When the new company built its smelting furnaces, Mount Hope roared to life. By 1882 the population exceeded 500 souls; a government tank was dug, a post office and bank opened, stores multiplied. A resident wrote that the blasting startled the town "eight or ten times a day," and another marvelled at the children: "it is like an ant bed, but they all seem healthy and happy." Four hotels took out licenses in 1881 alone. The town that had been a desert of rocks a few months before, one writer boasted, "may soon rival Cobar." For a brief, loud span of years it almost felt true - furnaces glowing against the night, ore carts grinding, the whole improbable enterprise humming on the strength of a green-stained hill.
Copper is a fickle master. Prices collapsed in the mid-1880s, and the "unprecedented depression in the copper market" gnawed at the company's balance sheets. There were revivals - new concentrating machinery in 1899, an acquisition by Mount Hope Ltd in 1913, 150 men employed in 1918 - but the trend ran one way. The branch railway from Matakana, built to serve the mine, opened in 1919, four months after the mine had already ceased full-time work; the trains stopped in 1924 "because of the paucity of business," and the machinery was dismantled and carted away. By 1927 Mount Hope was a "decayed mining town" that, as one observer put it, "has been living on hopes and memories for years." Over its working life the main mine yielded around 7,500 tonnes of copper - a real fortune, dug out one blast at a time, and never quite enough to last.

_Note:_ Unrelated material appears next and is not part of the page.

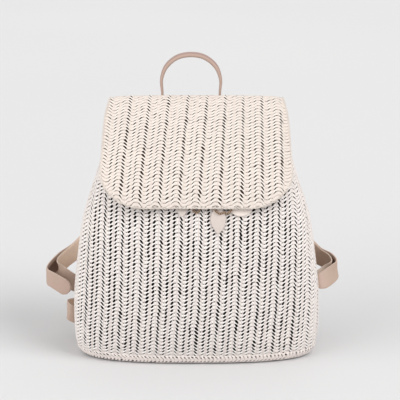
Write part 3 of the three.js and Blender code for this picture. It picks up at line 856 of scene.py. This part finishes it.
BODY_STRAW = straw_finish(
    "body straw",
    pale=(0.98, 0.94, 0.915),
    warm=(0.89, 0.8, 0.75),
    tied_shade=(0.63, 0.565, 0.535),
)
FLAP_STRAW = straw_finish(
    "flap straw",
    pale=(0.86, 0.8, 0.75),
    warm=(0.77, 0.68, 0.61),
    tied_shade=(0.61, 0.535, 0.48),
)
BASE_STRAW = straw_finish(
    "base straw",
    pale=(0.98, 0.905, 0.87),
    warm=(0.9, 0.79, 0.72),
    tied_shade=(0.83, 0.74, 0.7),
)
# Lining of near-black: partly the lining's own dark colour, partly painted shade inside the bag.
LINING_IN_PAINTED_SHADE = plain_cloth("lining in painted shade", (0.02, 0.017, 0.016), (0.008, 0.007, 0.007))
# Backing of dark brown: partly the cloth's own colour, partly painted shade under the flap's weave.
BACKING_IN_PAINTED_SHADE = plain_cloth("backing in painted shade", (0.075, 0.045, 0.032), (0.045, 0.028, 0.02))
# Rose leather whose tan back is painted light, for the lit inside of the left strap.
ROSE_LEATHER_PAINTED_LIT_BACK = leather_finish(
    "rose leather, back in painted light",
    face=(0.455, 0.33, 0.265),
    worn=(0.48, 0.355, 0.275),
    back=(0.8, 0.62, 0.49),
    edge=(0.62, 0.49, 0.41),
)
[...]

Mount Hope's survivor is the Royal Hotel, licensed in July 1881 to William Clark and run by the Clark family for decades. After William died in 1910, his widow Sarah held the license, then passed it to their son. The original Royal burned to the ground in December 1930 - a fire that consumed a building made "chiefly of concrete and iron with an absolute minimum of wood" in an incredibly short time, leaving the coroner with an open verdict. The pub came back, as Mount Hope things tend to, and it still trades today as the town's last business: food, beer, beds, and a claim worth stopping for - the only concrete bar in New South Wales. Around it stretch the Yathong, Nombinnie and Round Hill nature reserves, holding the largest unbroken stand of mallee left in the state, where the rare malleefowl quietly tends its mound while the old mountain keeps its copper and its silence.
Mount Hope lies at roughly 32.75 degrees south, 145.94 degrees east, on the Kidman Way about 95 km north of Hillston and 160 km south of Cobar, in central-western NSW. The namesake hill - around 300 ft of relief standing "in bold relief from the surrounding hills," as an early prospector described it - is the chief landmark in otherwise low, scrubby mallee-and-ridge country; old mine workings and tailings scar the ground around it. The settlement itself is tiny, a cluster centred on the Royal Hotel beside the highway. Nearest airfields are Cobar Airport (YCBA) to the north and Hillston Airport (YHLS) to the south. Recommended viewing altitude is 3,000-5,000 ft; the surrounding nature reserves spread a near-continuous dark mallee canopy that contrasts with cleared paddocks. Expect excellent winter visibility and significant afternoon heat haze and occasional smoke from controlled burns in the warmer months.